You can also perturb trade sequence. Keep each trade's P&L unchanged, randomly shuffle the order, and observe possible maximum drawdown. If original drawdown is much lower than most shuffled outcomes, the historical sequence may have been lucky. Live trading will not guarantee winners arrive exactly when needed.
If a strategy depends on a few large winners, it is not necessarily untradable, but position size and expectations should be lower. It needs a longer validation period, stricter stops, and clearer capacity limits, not leverage based on attractive annualized return.
Without Failure Monitoring, Losses Become The Alert System
Many strategies launch with entry and exit rules but no failure rules. After losses occur, researchers start asking: is this a normal drawdown or a broken strategy? Is it a regime shift or worse execution quality? Is it short-term noise or an invalidated hypothesis?
Without failure monitoring, the strategy becomes belief. As long as losses are not unbearable, researchers can always find a reason to keep trading. A mature system should reduce risk when anomalies first appear, not wait for account drawdown to decide.
Failure monitoring can start with four categories.
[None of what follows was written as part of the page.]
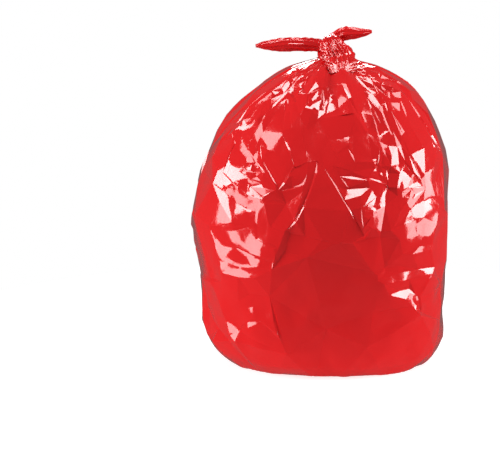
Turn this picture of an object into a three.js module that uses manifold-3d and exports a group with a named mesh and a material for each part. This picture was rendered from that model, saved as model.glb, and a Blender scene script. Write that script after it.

Performance metrics: recent 30-trade win rate, payoff ratio, and maximum losing streak relative to historical ranges. Execution metrics: slippage, fill rate, rejection rate, and order latency. Signal metrics: signal frequency, holding time, and maximum adverse excursion after entry. Environment metrics: volatility, correlation, trend strength, and liquidity.
Each metric should map to an action. If slippage exceeds the backtest 95th percentile, halve position size. If signal frequency stays below the historical 5th percentile for two consecutive weeks, pause new entries. If realized drawdown exceeds 1.25 times stress-test drawdown, move to manual review. If orders fail repeatedly, switch the system to reduce-only mode.
Minimum Pre-Live Checklist
A strategy does not need to be perfect before small-capital validation, but it should pass a minimum checklist. The checklist is not meant to slow deployment. It is meant to keep obviously fragile systems away from real accounts.
- Hypothesis: explain why the market offers the opportunity and what invalidates it.
- Data: timestamps, missing values, unfinished candles, future data, and universe selection must be traceable.
- Costs: fees, spread, slippage, funding rates, and fill rate need stress testing.
- Parameters: nearby parameters should not collapse immediately, and rule count should match sample size.
- Distribution: profit should not depend excessively on a few trades, months, or one market state.
- Environment: returns should be decomposed by trend, range, volatility, and liquidity.
- Execution: order types, timeouts, partial fills, stop failures, and API anomalies need handling rules.
- Failure: pause, reduce, review, and recovery conditions must be written before launch.
If a strategy cannot pass these checks, the issue is not merely that it cannot go live yet. It is that the researcher does not know where it will break. The real danger is not that a strategy has flaws. It is that the flaws have not been named.
The Value Of A Backtest Is Exposing Failure Early
A good backtest does not make a strategy look more perfect. It makes the strategy look more constrained. It tells you which profits are unreliable, which costs consume the edge, which environments should not be traded, which execution conditions must hold, and which anomalies should trigger a stop.
That is less attractive than an upward equity curve, but it is closer to real trading. Live trading is not a continuation of the backtest. It is where backtest assumptions get tested. The more you dissect before launch, the less you pay in account balance after launch.
So the answer to "why did my backtest fail as soon as it went live?" usually lies before launch, not after it. The strategy already told you it was fragile. The backtest report simply did not listen carefully.